• **Exercise directions**
The listing below is to be output in its exact form.

• **Dataset section**
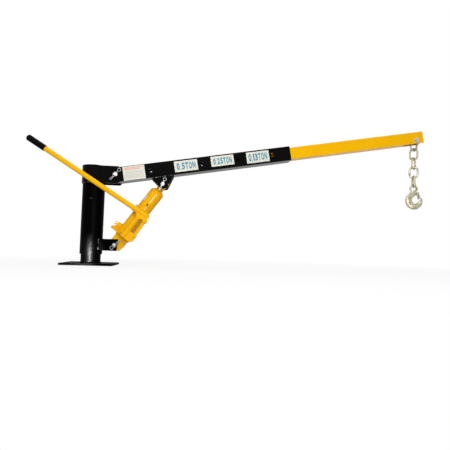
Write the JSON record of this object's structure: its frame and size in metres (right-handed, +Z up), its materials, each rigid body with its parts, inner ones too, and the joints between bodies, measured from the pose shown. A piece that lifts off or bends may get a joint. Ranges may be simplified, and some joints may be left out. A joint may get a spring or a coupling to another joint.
{
  "type": "hydraulic jib crane",
  "caption": "Fixed hydraulic jib crane: a swivelling mast on a square foot plate, a telescopic boom raised by a hand-pumped jack, and a chain with a latched hook.",
  "frame": {"origin": "on the mast axis, at the underside of the foot plate", "axes": "+Z up, +X along the boom from mast to hook, +Y away from the pump side"},
  "size_m": [1.6696, 0.2, 0.6216],
  "materials": {
    "black_paint": "semi-gloss",
    "yellow_paint": "gloss",
    "zinc": "zinc plated",
    "galvanised": "yellowish galvanised",
    "bright_steel": "ground",
    "brass": "satin",
    "rubber": "matt",
    "nylon": "matt"
  },
  "bodies": {
    "base": {"base_plate": "black_paint", "mast_post": "black_paint", "thrust_washer": "brass", "lower_bush": "nylon", "upper_bush": "nylon"},
    "mast": {"mast_sleeve": "black_paint", "sleeve_lid": "black_paint", "head_strap": "black_paint", "jack_bracket_near": "black_paint", "jack_bracket_far": "black_paint", "grease_nipple": "zinc", "boom_pivot_pin": "zinc", "boom_pivot_clip": "zinc", "jack_foot_pin": "zinc", "jack_foot_clip": "zinc"},
    "boom": {"outer_boom": "black_paint", "boom_pivot_bush": "bright_steel", "ram_bracket_near": "black_paint", "ram_bracket_far": "black_paint", "ram_pin": "zinc", "ram_pin_clip": "zinc"},
    "extension_pin": {"extension_pin": "zinc"},
    "jib": {"inner_boom": "yellow_paint", "boom_end_plug": "yellow_paint", "hook_bolt": "zinc", "hook_bolt_nut": "zinc"},
    "chain_link_1": {"chain_link_1": "galvanised"},
    "chain_link_2": {"chain_link_2": "galvanised"},
    "chain_link_3": {"chain_link_3": "galvanised"},
    "chain_link_4": {"chain_link_4": "galvanised"},
    "chain_link_5": {"chain_link_5": "galvanised"},
    "hook": {"hook": "galvanised", "latch_pin": "zinc"},
    "latch": {"hook_latch": "zinc"},
    "jack": {"jack_base": "yellow_paint", "reservoir_tube": "yellow_paint", "jack_cylinder": "bright_steel", "jack_top_nut": "yellow_paint", "filler_boss": "yellow_paint", "filler_plug": "rubber", "pump_cylinder": "yellow_paint", "link_foot_pin": "yellow_paint"},
    "release_valve": {"release_valve": "brass"},
    "pump_piston": {"pump_piston": "bright_steel"},
    "pump_link": {"pump_link": "yellow_paint"},
    "lever": {"handle_socket": "yellow_paint", "socket_screw": "zinc", "fulcrum_pin": "yellow_paint", "piston_pin": "yellow_paint"},
    "handle": {"handle_tube": "yellow_paint", "handle_grip": "rubber"},
    "ram": {"ram_rod": "bright_steel", "ram_head": "yellow_paint"}
  },
  "joints": [
    {"name": "mast_swivel", "type": "hinge", "parent": "base", "child": "mast", "pos_m": [0, 0, 0.2], "axis": [0, 0, 1], "continuous": true},
    {"name": "boom_lift", "type": "hinge", "parent": "mast", "child": "boom", "pos_m": [0.09, 0, 0.365], "axis": [0, -1, 0], "range_deg": [-1.5, 35]},
    {"name": "jack_tilt", "type": "hinge", "parent": "mast", "child": "jack", "pos_m": [0.096, 0, 0.082], "axis": [0, -1, 0], "range_deg": [-0.5, 11.4]},
    {"name": "ram_pivot", "type": "hinge", "parent": "boom", "child": "ram", "pos_m": [0.28, 0, 0.33555], "axis": [0, -1, 0], "range_deg": [-23.7, 1.1]},
    {"name": "boom_extend", "type": "slide", "parent": "boom", "child": "jib", "axis": [0.9848, 0, 0.1736], "range_m": [-0.513, 0]},
    {"name": "extension_pin_pull", "type": "slide", "parent": "boom", "child": "extension_pin", "axis": [0, -1, 0], "range_m": [0, 0.056]},
    {"name": "valve_turn", "type": "hinge", "parent": "jack", "child": "release_valve", "pos_m": [0.10025, 0, 0.16788], "axis": [-0.8093, 0, 0.5873], "range_deg": [0, 180]},
    {"name": "pump_link_swing", "type": "hinge", "parent": "jack", "child": "pump_link", "pos_m": [0.17544, -0.061, 0.11825], "axis": [0, 1, 0], "range_deg": [-1, 1]},
    {"name": "pump_lever", "type": "hinge", "parent": "pump_link", "child": "lever", "pos_m": [0.21589, -0.061, 0.1791], "axis": [0, 1, 0], "range_deg": [0, 32]},
    {"name": "piston_stroke", "type": "slide", "parent": "jack", "child": "pump_piston", "axis": [0.5873, 0, 0.8093], "range_m": [-0.0005, 0.017]},
    {"name": "handle_pull", "type": "slide", "parent": "lever", "child": "handle", "axis": [-0.8471, 0, 0.5314], "range_m": [0, 0.045]},
    {"name": "chain_swing_1", "type": "hinge", "parent": "jib", "child": "chain_link_1", "pos_m": [1.37627, 0, 0.57962], "axis": [0, 1, 0], "range_deg": [-35, 40]},
    {"name": "chain_swing_2", "type": "hinge", "parent": "chain_link_1", "child": "chain_link_2", "pos_m": [1.37627, 0, 0.53882], "axis": [0.9703, 0.2419, 0], "range_deg": [-35, 35]},
    {"name": "chain_swing_3", "type": "hinge", "parent": "chain_link_2", "child": "chain_link_3", "pos_m": [1.37627, 0, 0.49802], "axis": [0.6157, -0.788, 0], "range_deg": [-35, 35]},
    {"name": "chain_swing_4", "type": "hinge", "parent": "chain_link_3", "child": "chain_link_4", "pos_m": [1.37627, 0, 0.45722], "axis": [0.788, 0.6157, 0], "range_deg": [-35, 35]},
    {"name": "chain_swing_5", "type": "hinge", "parent": "chain_link_4", "child": "chain_link_5", "pos_m": [1.37627, 0, 0.41642], "axis": [0.866, -0.5, 0], "range_deg": [-35, 35]},
    {"name": "hook_swing", "type": "hinge", "parent": "chain_link_5", "child": "hook", "pos_m": [1.37627, 0, 0.37562], "axis": [0.2419, 0.9703, 0], "range_deg": [-40, 40]},
    {"name": "latch_turn", "type": "hinge", "parent": "hook", "child": "latch", "pos_m": [1.39377, 0, 0.34942], "axis": [0, 1, 0], "range_deg": [0, 35], "stiffness_Nm_per_rad": 0.03, "springref_deg": -20.05}
  ],
  "couplings": [
    {"joint": "jack_tilt", "follows": "boom_lift", "ratio": 0.3254},
    {"joint": "ram_pivot", "follows": "boom_lift", "ratio": -0.6746},
    {"joint": "pump_link_swing", "follows": "pump_lever", "ratio": -0.01847},
    {"joint": "piston_stroke", "follows": "pump_lever", "m_per_rad": 0.0295}
  ]
}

• **Answer to the task**
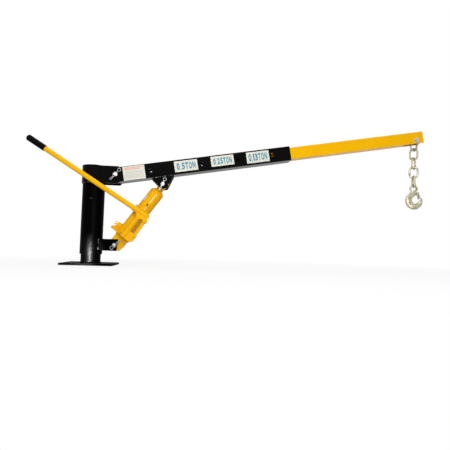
Write the JSON record of this object's structure: its frame and size in metres (right-handed, +Z up), its materials, each rigid body with its parts, inner ones too, and the joints between bodies, measured from the pose shown. A piece that lifts off or bends may get a joint. Ranges may be simplified, and some joints may be left out. A joint may get a spring or a coupling to another joint.
{
  "type": "hydraulic jib crane",
  "caption": "Fixed hydraulic jib crane: a swivelling mast on a square foot plate, a telescopic boom raised by a hand-pumped jack, and a chain with a latched hook.",
  "frame": {"origin": "on the mast axis, at the underside of the foot plate", "axes": "+Z up, +X along the boom from mast to hook, +Y away from the pump side"},
  "size_m": [1.6696, 0.2, 0.6216],
  "materials": {
    "black_paint": "semi-gloss",
    "yellow_paint": "gloss",
    "zinc": "zinc plated",
    "galvanised": "yellowish galvanised",
    "bright_steel": "ground",
    "brass": "satin",
    "rubber": "matt",
    "nylon": "matt"
  },
  "bodies": {
    "base": {"base_plate": "black_paint", "mast_post": "black_paint", "thrust_washer": "brass", "lower_bush": "nylon", "upper_bush": "nylon"},
    "mast": {"mast_sleeve": "black_paint", "sleeve_lid": "black_paint", "head_strap": "black_paint", "jack_bracket_near": "black_paint", "jack_bracket_far": "black_paint", "grease_nipple": "zinc", "boom_pivot_pin": "zinc", "boom_pivot_clip": "zinc", "jack_foot_pin": "zinc", "jack_foot_clip": "zinc"},
    "boom": {"outer_boom": "black_paint", "boom_pivot_bush": "bright_steel", "ram_bracket_near": "black_paint", "ram_bracket_far": "black_paint", "ram_pin": "zinc", "ram_pin_clip": "zinc"},
    "extension_pin": {"extension_pin": "zinc"},
    "jib": {"inner_boom": "yellow_paint", "boom_end_plug": "yellow_paint", "hook_bolt": "zinc", "hook_bolt_nut": "zinc"},
    "chain_link_1": {"chain_link_1": "galvanised"},
    "chain_link_2": {"chain_link_2": "galvanised"},
    "chain_link_3": {"chain_link_3": "galvanised"},
    "chain_link_4": {"chain_link_4": "galvanised"},
    "chain_link_5": {"chain_link_5": "galvanised"},
    "hook": {"hook": "galvanised", "latch_pin": "zinc"},
    "latch": {"hook_latch": "zinc"},
    "jack": {"jack_base": "yellow_paint", "reservoir_tube": "yellow_paint", "jack_cylinder": "bright_steel", "jack_top_nut": "yellow_paint", "filler_boss": "yellow_paint", "filler_plug": "rubber", "pump_cylinder": "yellow_paint", "link_foot_pin": "yellow_paint"},
    "release_valve": {"release_valve": "brass"},
    "pump_piston": {"pump_piston": "bright_steel"},
    "pump_link": {"pump_link": "yellow_paint"},
    "lever": {"handle_socket": "yellow_paint", "socket_screw": "zinc", "fulcrum_pin": "yellow_paint", "piston_pin": "yellow_paint"},
    "handle": {"handle_tube": "yellow_paint", "handle_grip": "rubber"},
    "ram": {"ram_rod": "bright_steel", "ram_head": "yellow_paint"}
  },
  "joints": [
    {"name": "mast_swivel", "type": "hinge", "parent": "base", "child": "mast", "pos_m": [0, 0, 0.2], "axis": [0, 0, 1], "continuous": true},
    {"name": "boom_lift", "type": "hinge", "parent": "mast", "child": "boom", "pos_m": [0.09, 0, 0.365], "axis": [0, -1, 0], "range_deg": [-1.5, 35]},
    {"name": "jack_tilt", "type": "hinge", "parent": "mast", "child": "jack", "pos_m": [0.096, 0, 0.082], "axis": [0, -1, 0], "range_deg": [-0.5, 11.4]},
    {"name": "ram_pivot", "type": "hinge", "parent": "boom", "child": "ram", "pos_m": [0.28, 0, 0.33555], "axis": [0, -1, 0], "range_deg": [-23.7, 1.1]},
    {"name": "boom_extend", "type": "slide", "parent": "boom", "child": "jib", "axis": [0.9848, 0, 0.1736], "range_m": [-0.513, 0]},
    {"name": "extension_pin_pull", "type": "slide", "parent": "boom", "child": "extension_pin", "axis": [0, -1, 0], "range_m": [0, 0.056]},
    {"name": "valve_turn", "type": "hinge", "parent": "jack", "child": "release_valve", "pos_m": [0.10025, 0, 0.16788], "axis": [-0.8093, 0, 0.5873], "range_deg": [0, 180]},
    {"name": "pump_link_swing", "type": "hinge", "parent": "jack", "child": "pump_link", "pos_m": [0.17544, -0.061, 0.11825], "axis": [0, 1, 0], "range_deg": [-1, 1]},
    {"name": "pump_lever", "type": "hinge", "parent": "pump_link", "child": "lever", "pos_m": [0.21589, -0.061, 0.1791], "axis": [0, 1, 0], "range_deg": [0, 32]},
    {"name": "piston_stroke", "type": "slide", "parent": "jack", "child": "pump_piston", "axis": [0.5873, 0, 0.8093], "range_m": [-0.0005, 0.017]},
    {"name": "handle_pull", "type": "slide", "parent": "lever", "child": "handle", "axis": [-0.8471, 0, 0.5314], "range_m": [0, 0.045]},
    {"name": "chain_swing_1", "type": "hinge", "parent": "jib", "child": "chain_link_1", "pos_m": [1.37627, 0, 0.57962], "axis": [0, 1, 0], "range_deg": [-35, 40]},
    {"name": "chain_swing_2", "type": "hinge", "parent": "chain_link_1", "child": "chain_link_2", "pos_m": [1.37627, 0, 0.53882], "axis": [0.9703, 0.2419, 0], "range_deg": [-35, 35]},
    {"name": "chain_swing_3", "type": "hinge", "parent": "chain_link_2", "child": "chain_link_3", "pos_m": [1.37627, 0, 0.49802], "axis": [0.6157, -0.788, 0], "range_deg": [-35, 35]},
    {"name": "chain_swing_4", "type": "hinge", "parent": "chain_link_3", "child": "chain_link_4", "pos_m": [1.37627, 0, 0.45722], "axis": [0.788, 0.6157, 0], "range_deg": [-35, 35]},
    {"name": "chain_swing_5", "type": "hinge", "parent": "chain_link_4", "child": "chain_link_5", "pos_m": [1.37627, 0, 0.41642], "axis": [0.866, -0.5, 0], "range_deg": [-35, 35]},
    {"name": "hook_swing", "type": "hinge", "parent": "chain_link_5", "child": "hook", "pos_m": [1.37627, 0, 0.37562], "axis": [0.2419, 0.9703, 0], "range_deg": [-40, 40]},
    {"name": "latch_turn", "type": "hinge", "parent": "hook", "child": "latch", "pos_m": [1.39377, 0, 0.34942], "axis": [0, 1, 0], "range_deg": [0, 35], "stiffness_Nm_per_rad": 0.03, "springref_deg": -20.05}
  ],
  "couplings": [
    {"joint": "jack_tilt", "follows": "boom_lift", "ratio": 0.3254},
    {"joint": "ram_pivot", "follows": "boom_lift", "ratio": -0.6746},
    {"joint": "pump_link_swing", "follows": "pump_lever", "ratio": -0.01847},
    {"joint": "piston_stroke", "follows": "pump_lever", "m_per_rad": 0.0295}
  ]
}